Voraussetzungen und Zielsetzung der Beratungsgespräche
Im alltäglichen Kontakt mit den Asylsuchenden versuchen die Mitarbeiterinnen und Mitarbeiter des BZSL oft so etwas wie Mittler zu sein, also aufmerksam zu beobachten, wo Hilfe gebraucht wird und was für weitere Informationen noch benötigt werden. Vor allem muss es, so ihre Erfahrung, in der Regel darum gehen, Vertrauen aufzubauen. Dabei hilft manchmal der peer-Aspekt, dass man nämlich auch behindert, also ein Stück weit in einer ähnlichen Lebenslage ist. Eine weitere Voraussetzung der Beratungsgespräche mit den Asylsuchenden besteht darin, dass sie bestimmen, welches Beratungsanliegen im Vordergrund steht.
Die Mitarbeiterinnen und Mitarbeiter des BZSL sind bei den Beratungsgesprächen häufig mit großen Erwartungen der Ratsuchenden konfrontiert, die dann oft schnelle Hilfe erwarten. Tatsächlich ist es nach den Erfahrungen des BZSL so, dass die grundsätzliche medizinische Versorgung und die Versorgung von akut Erkrankten gewährleistet ist, während die Versorgung mit Heil- und Hilfsmitteln und Psychotherpie wiederholt stockt bzw. gar nicht erreicht wird. Von Seiten der Betroffenen können dahingehend zwar Anträge gestellt werden, Oft wird ihnen aber daraufhin wohl mitgeteilt, dass diese Anträge nicht bewilligt, sie gemäß dem § 6 des Asylbewerberleistungsgsetzes nur eingeschränkt versorgt werden können. Die momentan kritische Versorgungslage aller Flüchtlinge ist aus der Presse und anderen Medien hinreichend bekannt.

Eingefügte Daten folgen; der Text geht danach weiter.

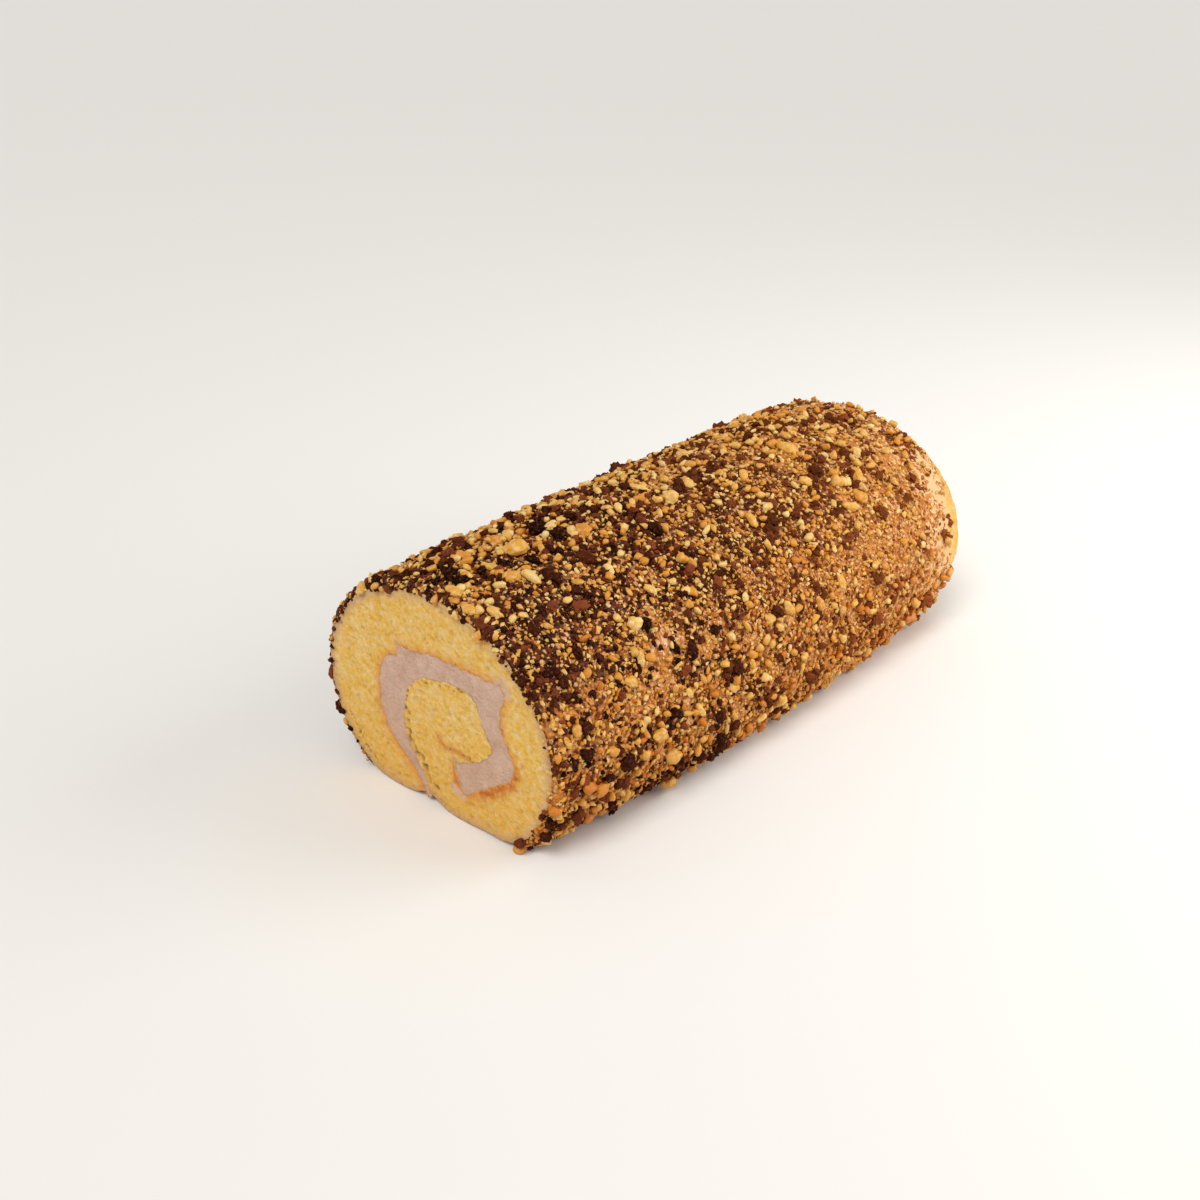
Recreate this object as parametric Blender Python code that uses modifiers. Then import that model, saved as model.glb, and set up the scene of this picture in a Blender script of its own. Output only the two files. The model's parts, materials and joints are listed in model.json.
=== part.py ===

Die medizinische und pflegerische Versorgung nicht nur von behinderten Flüchtlingen und die Hilfsmittelversorgung solle daher, so die Anregung des BZSL, gleichgestellt mit der von deutschen Mitbürger/innen erfolgen. Denn Menschen, die sich trotz einer körperlichen Beeinträchtigung oder einer Traumatisierung zur Flucht aus ihrer Heimat gezwungen sehen, haben, so die Erfahrungen des BZSL, mit schweren Belastungen zu kämpfen. Es sind „mühevolle und oft frustrierende Schritte, mit denen die betroffenen Flüchtlinge ihre Situation zu verbessern versuchen“. Um die dabei notwendige Unterstützung leisten zu können, bemüht sich das BZSL gegenwärtig um die weitere Finanzierung des Projekts „Leben lebenswert“.